TASK TO CARRY OUT: Exact repetition is required: output every record in full.
— Begin DATA EXCERPTS —
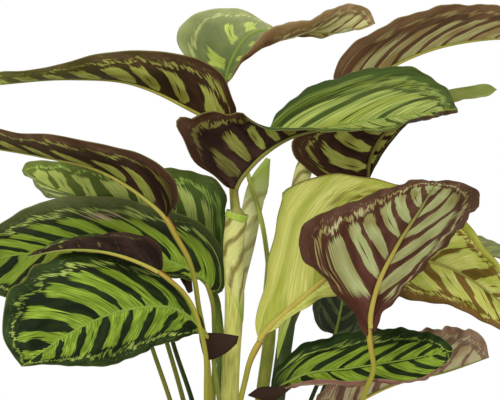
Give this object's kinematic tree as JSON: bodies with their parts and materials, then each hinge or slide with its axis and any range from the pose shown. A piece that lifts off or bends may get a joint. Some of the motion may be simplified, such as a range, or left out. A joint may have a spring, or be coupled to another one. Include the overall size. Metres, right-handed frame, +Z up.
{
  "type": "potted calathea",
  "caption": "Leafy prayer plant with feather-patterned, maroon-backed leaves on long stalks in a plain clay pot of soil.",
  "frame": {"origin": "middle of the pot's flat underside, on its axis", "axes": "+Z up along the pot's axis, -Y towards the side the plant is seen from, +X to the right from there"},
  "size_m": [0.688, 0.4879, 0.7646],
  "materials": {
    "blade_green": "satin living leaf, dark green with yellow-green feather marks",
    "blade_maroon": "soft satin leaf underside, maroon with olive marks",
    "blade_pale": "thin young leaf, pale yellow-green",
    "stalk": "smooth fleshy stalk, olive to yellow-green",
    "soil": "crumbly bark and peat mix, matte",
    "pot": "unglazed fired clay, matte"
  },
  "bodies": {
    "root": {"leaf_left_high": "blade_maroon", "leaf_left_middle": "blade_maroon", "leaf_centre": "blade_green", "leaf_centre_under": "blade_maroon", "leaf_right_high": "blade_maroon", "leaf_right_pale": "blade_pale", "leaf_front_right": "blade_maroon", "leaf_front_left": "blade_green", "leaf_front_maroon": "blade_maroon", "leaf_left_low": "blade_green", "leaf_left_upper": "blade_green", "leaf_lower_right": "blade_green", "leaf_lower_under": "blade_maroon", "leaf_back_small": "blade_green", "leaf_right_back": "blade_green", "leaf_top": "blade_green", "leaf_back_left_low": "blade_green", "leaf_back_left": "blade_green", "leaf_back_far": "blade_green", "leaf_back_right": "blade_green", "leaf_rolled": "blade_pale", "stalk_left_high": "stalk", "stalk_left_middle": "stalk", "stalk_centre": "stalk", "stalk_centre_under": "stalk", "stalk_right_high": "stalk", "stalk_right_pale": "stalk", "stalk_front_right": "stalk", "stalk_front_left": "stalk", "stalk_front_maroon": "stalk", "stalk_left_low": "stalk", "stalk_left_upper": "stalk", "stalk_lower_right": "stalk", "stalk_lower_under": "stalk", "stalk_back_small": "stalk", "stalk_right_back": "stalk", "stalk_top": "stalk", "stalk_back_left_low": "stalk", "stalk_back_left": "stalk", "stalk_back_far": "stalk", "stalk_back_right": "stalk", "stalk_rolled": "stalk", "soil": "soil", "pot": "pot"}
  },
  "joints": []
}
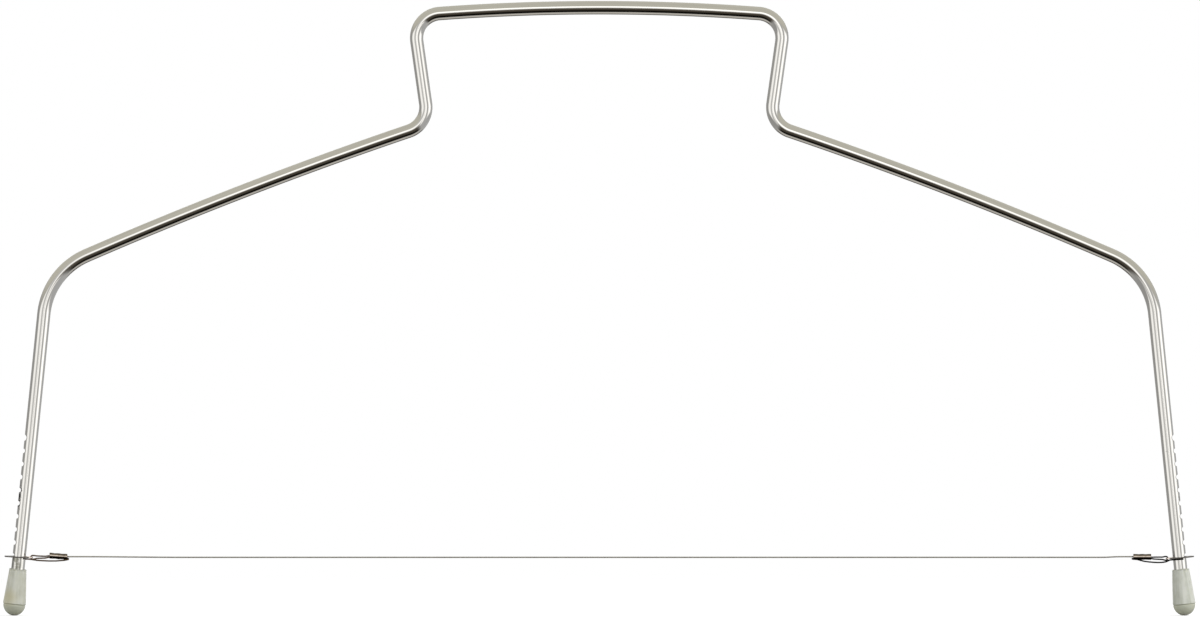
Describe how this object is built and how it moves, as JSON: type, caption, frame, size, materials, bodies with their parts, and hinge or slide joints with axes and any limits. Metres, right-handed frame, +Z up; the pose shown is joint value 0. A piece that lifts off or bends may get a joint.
— End DATA EXCERPTS —
EXPECTED ANSWER:
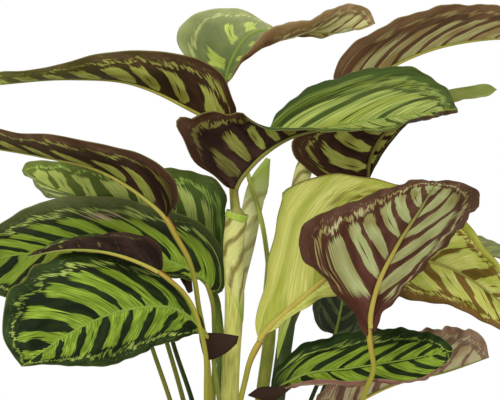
Give this object's kinematic tree as JSON: bodies with their parts and materials, then each hinge or slide with its axis and any range from the pose shown. A piece that lifts off or bends may get a joint. Some of the motion may be simplified, such as a range, or left out. A joint may have a spring, or be coupled to another one. Include the overall size. Metres, right-handed frame, +Z up.
{
  "type": "potted calathea",
  "caption": "Leafy prayer plant with feather-patterned, maroon-backed leaves on long stalks in a plain clay pot of soil.",
  "frame": {"origin": "middle of the pot's flat underside, on its axis", "axes": "+Z up along the pot's axis, -Y towards the side the plant is seen from, +X to the right from there"},
  "size_m": [0.688, 0.4879, 0.7646],
  "materials": {
    "blade_green": "satin living leaf, dark green with yellow-green feather marks",
    "blade_maroon": "soft satin leaf underside, maroon with olive marks",
    "blade_pale": "thin young leaf, pale yellow-green",
    "stalk": "smooth fleshy stalk, olive to yellow-green",
    "soil": "crumbly bark and peat mix, matte",
    "pot": "unglazed fired clay, matte"
  },
  "bodies": {
    "root": {"leaf_left_high": "blade_maroon", "leaf_left_middle": "blade_maroon", "leaf_centre": "blade_green", "leaf_centre_under": "blade_maroon", "leaf_right_high": "blade_maroon", "leaf_right_pale": "blade_pale", "leaf_front_right": "blade_maroon", "leaf_front_left": "blade_green", "leaf_front_maroon": "blade_maroon", "leaf_left_low": "blade_green", "leaf_left_upper": "blade_green", "leaf_lower_right": "blade_green", "leaf_lower_under": "blade_maroon", "leaf_back_small": "blade_green", "leaf_right_back": "blade_green", "leaf_top": "blade_green", "leaf_back_left_low": "blade_green", "leaf_back_left": "blade_green", "leaf_back_far": "blade_green", "leaf_back_right": "blade_green", "leaf_rolled": "blade_pale", "stalk_left_high": "stalk", "stalk_left_middle": "stalk", "stalk_centre": "stalk", "stalk_centre_under": "stalk", "stalk_right_high": "stalk", "stalk_right_pale": "stalk", "stalk_front_right": "stalk", "stalk_front_left": "stalk", "stalk_front_maroon": "stalk", "stalk_left_low": "stalk", "stalk_left_upper": "stalk", "stalk_lower_right": "stalk", "stalk_lower_under": "stalk", "stalk_back_small": "stalk", "stalk_right_back": "stalk", "stalk_top": "stalk", "stalk_back_left_low": "stalk", "stalk_back_left": "stalk", "stalk_back_far": "stalk", "stalk_back_right": "stalk", "stalk_rolled": "stalk", "soil": "soil", "pot": "pot"}
  },
  "joints": []
}
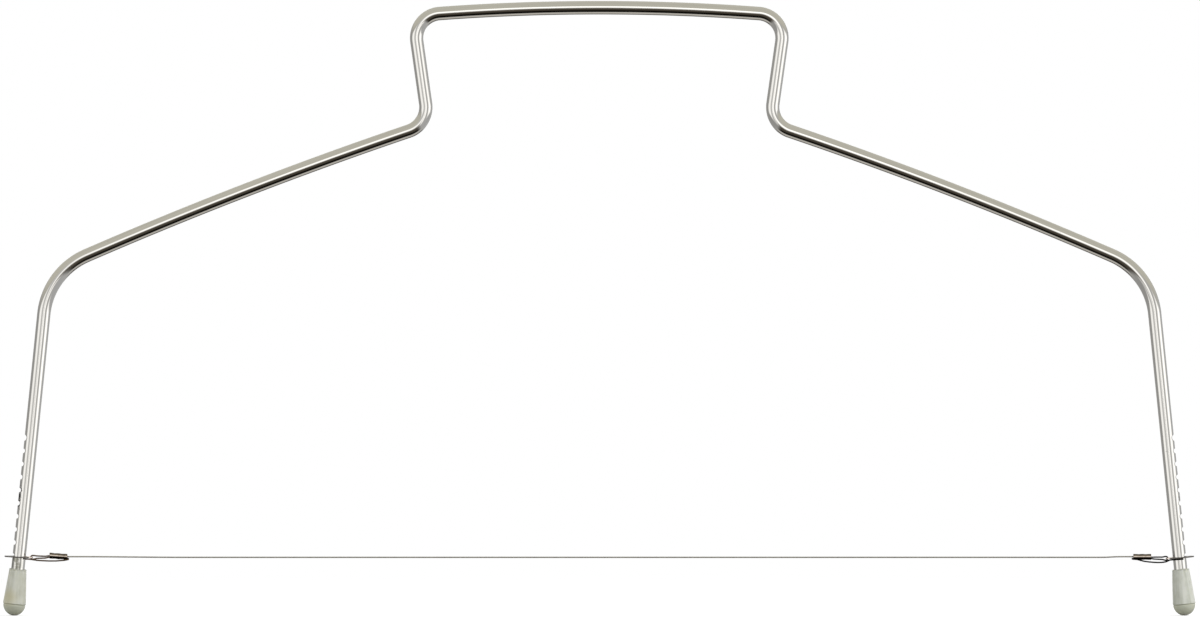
Describe how this object is built and how it moves, as JSON: type, caption, frame, size, materials, bodies with their parts, and hinge or slide joints with axes and any limits. Metres, right-handed frame, +Z up; the pose shown is joint value 0. A piece that lifts off or bends may get a joint.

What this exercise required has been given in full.